14. Ceci est manifeste partout, notamment
dans l’usage quasi-ontologique qui est fait du concept de cohérence.
15. L’Internationale situationniste n’échappe
pas à la dialectique de la totalité et du totalitaire. Ses totalisations ne
s’insèrent pas dans une praxis réelle mais se
développent au contraire de façon autonome pour être ensuite imposés de
l’extérieur à une pratique séparée. L’I.S., avec une suffisance béate, érige
son point de vue séparé en point de vue de la société dans sa totalité.
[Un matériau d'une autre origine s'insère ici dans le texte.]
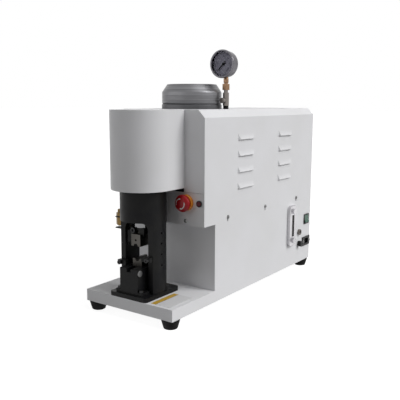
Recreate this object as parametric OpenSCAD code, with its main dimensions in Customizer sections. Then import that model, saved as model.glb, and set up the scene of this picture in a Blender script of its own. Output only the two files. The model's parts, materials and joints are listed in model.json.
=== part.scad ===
// Bench-top hydraulic terminal crimping machine, in millimetres.
// Z = 0 is the floor, +Z is up and the press column stands at the front, towards -Y.
// Places along Y are first written from the base plate's front edge, and those across from the
// machine's middle plane. in_frame() then moves everything to the middle of the whole outline.

/* [Base] */
// Width of the base plate, cabinet and housing
base_w = 260; // [230:1:300]
// Depth of the base plate, front to back
base_d = 690; // [670:1:760]
// Thickness of the base plate
base_h = 28; // [20:1:40]
// Upper diameter of a rubber foot
foot_top_d = 43.5; // [36:0.5:44]
// Lower diameter of a rubber foot
foot_bottom_d = 31.5; // [26:0.5:35]
// Height of a rubber foot
foot_h = 22; // [16:1:30]
// Distance of a foot's axis from the base plate's edges
foot_inset = 19.5; // [19:0.5:30]
// Thread diameter of a foot's screw
foot_screw_d = 8; // [6:1:10]
// Depth of the recess for the foot screw's head
foot_recess = 10; // [8:1:12]

/* [Lower cabinet] */
// Distance from the base plate's front edge to the cabinet's front
cabinet_front = 166; // [160:1:172]
// Height of the cabinet, from the base plate to the joint with the housing
cabinet_h = 162; // [150:1:180]
// Thickness of the cabinet's, housing's and panels' sheet metal
sheet = 2; // [1.5:0.1:3]
// Thickness of the deck plate that lids the cabinet and carries the motor
deck_t = 6; // [5:0.5:8]

/* [Upper housing] */
// Distance from the base plate's front edge to the housing's front
housing_front = 121; // [118:1:124]
// Height of the housing, from the joint to its top
housing_h = 267; // [260:1:285]
// Width of the chamfer along the housing's top edges
chamfer = 18; // [12:1:22]
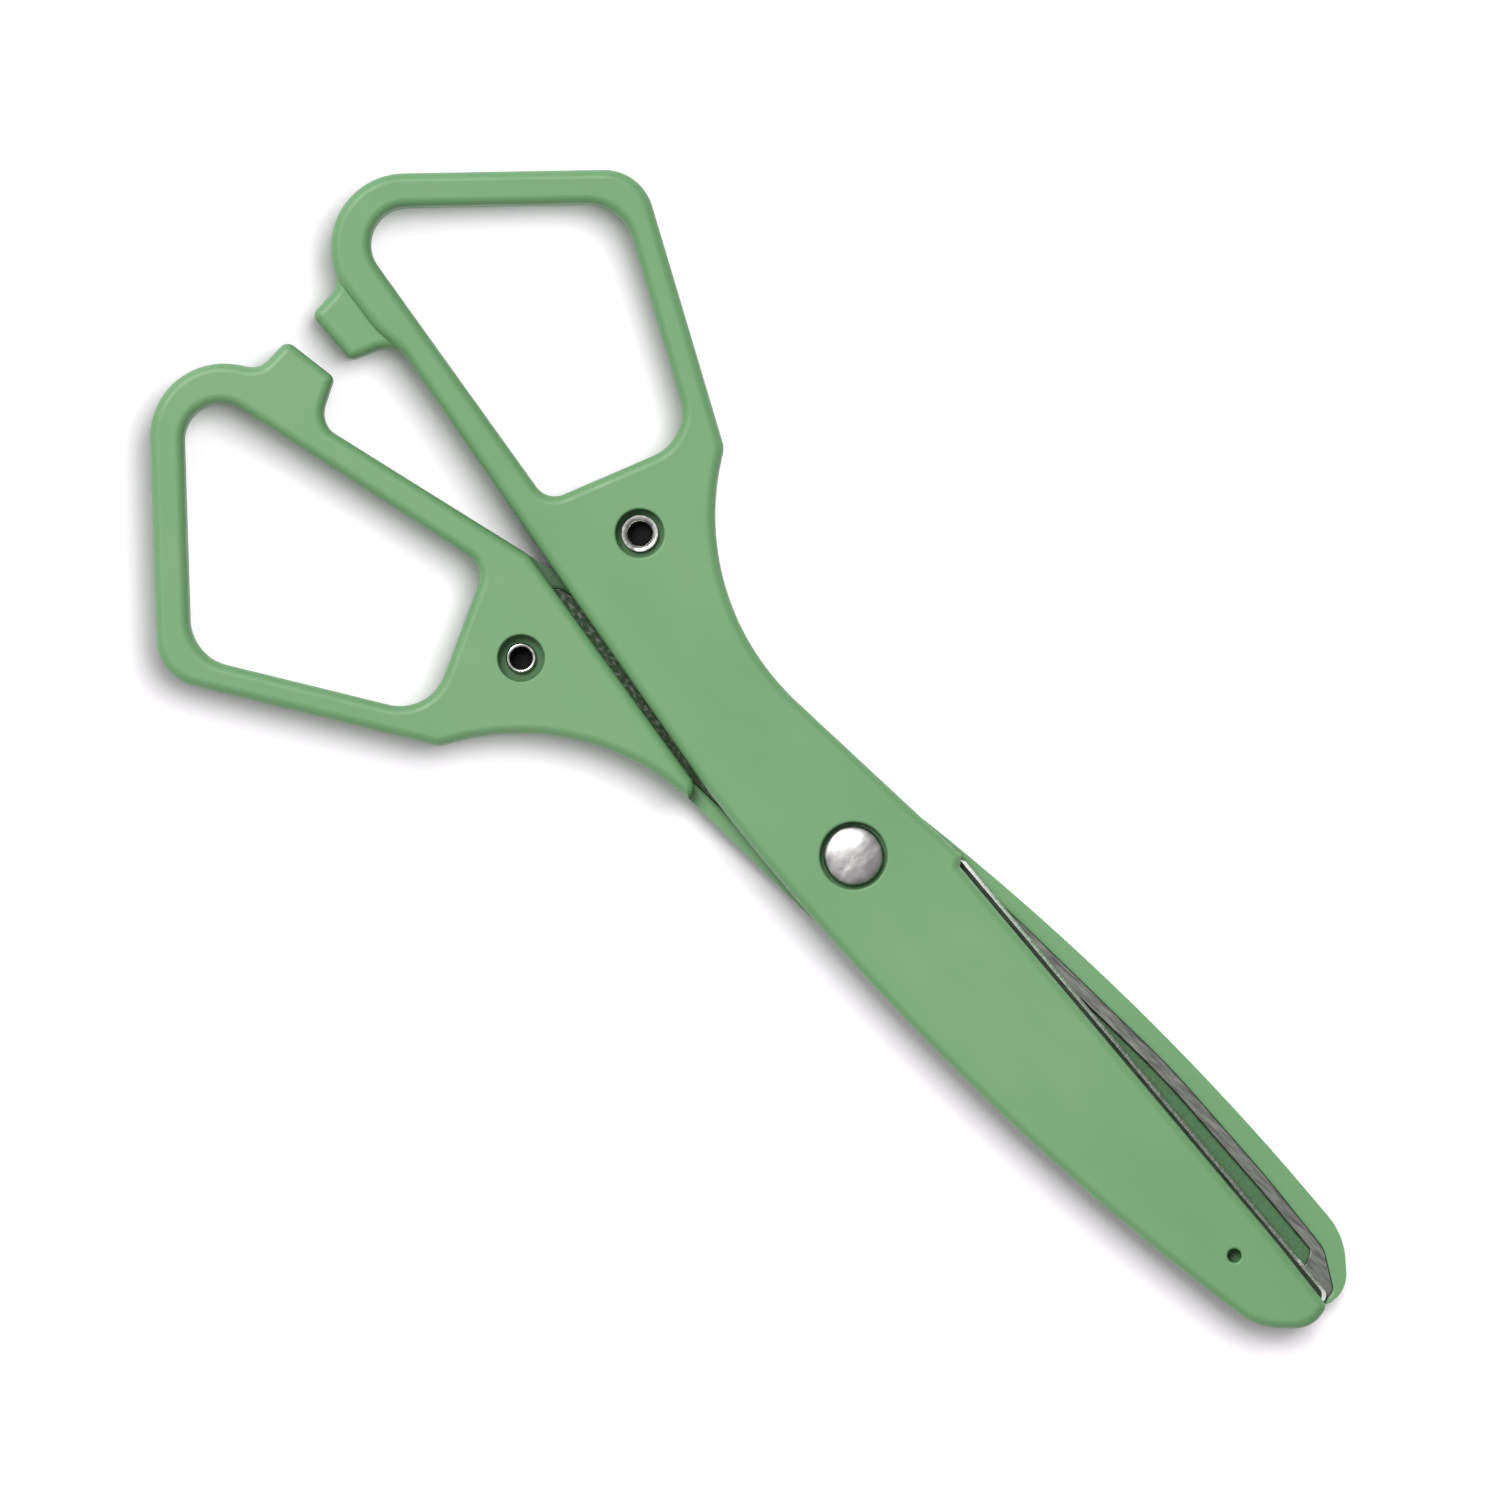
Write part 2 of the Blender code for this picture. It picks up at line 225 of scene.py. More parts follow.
# Tests that tell faces apart: places that count as the same, and the part of a unit normal from
# which a face counts as sloping.
SAME_PLACE = 0.01
SLOPING = 0.3

# Edges between faces that turn by more than this stay sharp.
SHARP_ANGLE = math.radians(30)


# ---------------------------------------------------------------- plan outlines

def unit(start, end):
    """Unit vector from start to end in plan."""
    length = math.hypot(end[0] - start[0], end[1] - start[1])
    return (end[0] - start[0]) / length, (end[1] - start[1]) / length


def offset_corner(before, corner, after, inset_in, inset_out):
    """A clockwise outline's corner after the edges that meet there move inwards.

    The two reaches are how far the corner moves along each edge's normal. Equal insets have their
    own formula, which also holds where the edges are in line.
    """
    dir_in = unit(before, corner)
    dir_out = unit(corner, after)
    cosine = dir_in[0] * dir_out[0] + dir_in[1] * dir_out[1]
    if inset_in == inset_out:
        reach_in = inset_in / (1 + cosine)
        reach_out = reach_in
    else:
        reach_in = (inset_in - inset_out * cosine) / (1 - cosine * cosine)
        reach_out = (inset_out - inset_in * cosine) / (1 - cosine * cosine)
    return (
        corner[0] + reach_in * dir_in[1] + reach_out * dir_out[1],
        corner[1] - reach_in * dir_in[0] - reach_out * dir_out[0],
    )


def arc_steps(radius, turn):
    """Number of straight steps that follow an arc within the tolerance.

    However small the arc, a step turns by at most 120 degrees, which is a ratio of 0.5.
    """
    ratio = min(ARC_TOLERANCE / radius, 0.5)
    step = 2 * math.acos(1 - ratio)
    return max(FEWEST_ARC_STEPS, math.ceil(abs(turn) / step))


def rounded_loop(corners, inset=0.0, ground_edges=(), ground_width=0.0):
    """Points of a clockwise outline with rounded corners, moved inwards by inset.

    The edges that start at the corners in ground_edges move inwards by ground_width more. The
    number of points doesn't depend on the insets, so two loops can be bridged point by point.
    """
    count = len(corners)
    insets = [inset + (ground_width if index in ground_edges else 0) for index in range(count)]
    points = []
    for index in range(count):
        before = corners[index - 1]
        corner = corners[index]
        after = corners[(index + 1) % count]
        dir_in = unit(before, corner)
        dir_out = unit(corner, after)
        cross = dir_in[0] * dir_out[1] - dir_in[1] * dir_out[0]
        turn = math.atan2(cross, dir_in[0] * dir_out[0] + dir_in[1] * dir_out[1])
        steps = arc_steps(corner[2], turn)
        side = 1 if turn > 0 else -1
        radius = max(corner[2] + side * inset, SMALLEST_RADIUS)
        place = offset_corner(before, corner, after, insets[index - 1], insets[index])
        back = radius * math.tan(abs(turn) / 2)
        first = (place[0] - back * dir_in[0], place[1] - back * dir_in[1])
        centre = (first[0] - side * radius * dir_in[1], first[1] + side * radius * dir_in[0])
        start = math.atan2(first[1] - centre[1], first[0] - centre[0])
        for step in range(steps + 1):
            angle = start + turn * step / steps
            x = centre[0] + radius * math.cos(angle)
            y = centre[1] + radius * math.sin(angle)
            points.append((x, y))
    return points


def circle(radius, centre=(0.0, 0.0)):
    """Points of a clockwise circle."""
    points = []
    for index in range(TURNED_SIDES):
        angle = -2 * math.pi * index / TURNED_SIDES
        points.append((centre[0] + radius * math.cos(angle), centre[1] + radius * math.sin(angle)))
    return points


# ---------------------------------------------------------------- solids

def working_object(name, bm):
    """Object from bm, not yet part of the model, with its faces turned outwards."""
    bmesh.ops.recalc_face_normals(bm, faces=bm.faces)
    mesh = bpy.data.meshes.new(name)
    bm.to_mesh(mesh)
    bm.free()
    obj = bpy.data.objects.new(name, mesh)
    bpy.context.scene.collection.objects.link(obj)
    return obj


def loft(name, rings):
    """Closed solid through rings, each a (points, height) pair with equal point counts."""
    bm = bmesh.new()
    levels = []
    for points, height in rings:
        levels.append([bm.verts.new((x, y, height)) for x, y in points])
    bm.faces.new(levels[0])
    bm.faces.new(levels[-1])
    for lower, upper in zip(levels, levels[1:]):
        for index in range(len(lower)):
            following = (index + 1) % len(lower)
            bm.faces.new((lower[index], lower[following], upper[following], upper[index]))
    return working_object(name, bm)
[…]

À cet
égard les pratiques de Maximilien Debord rappellent avec insistance celles des révolutionnaires
bourgeois de 1793 dont Hegel donne cette remarquable analyse : « Pour
que l’universel parvienne à une opération, il est nécessaire qu’il se concentre
dans l’Un de l’individualité et place à la tête une conscience de soi
singulière ; toutefois tous les autres
singuliers sont ainsi exclus du tout de cette opération et y participent
seulement dans une mesure limitée […]. Cette universalité, en effet, qui ne se
laisse pas conduire à la réalité par l’articulation organique et se fixe pour
but de se maintenir dans sa continuité indivise […] se divise dans
l’universalité simple, inflexible, froide, et dans la discrète, absolue, dure rigidité de la ponctualité
égoïstique de la conscience de soi effective. »
Mais si ce moment correspond pour les
révolutionnaires bourgeois à l’époque où ols ont fini « effectivement avec l’organisation
réelle », à l’I.S. cette destruction ne s’est opérée que dans le domaine
de la pensée pure. L’I.S. saute le moment de la révolution radicale pour
parvenir plus vite à celui de sa retombée.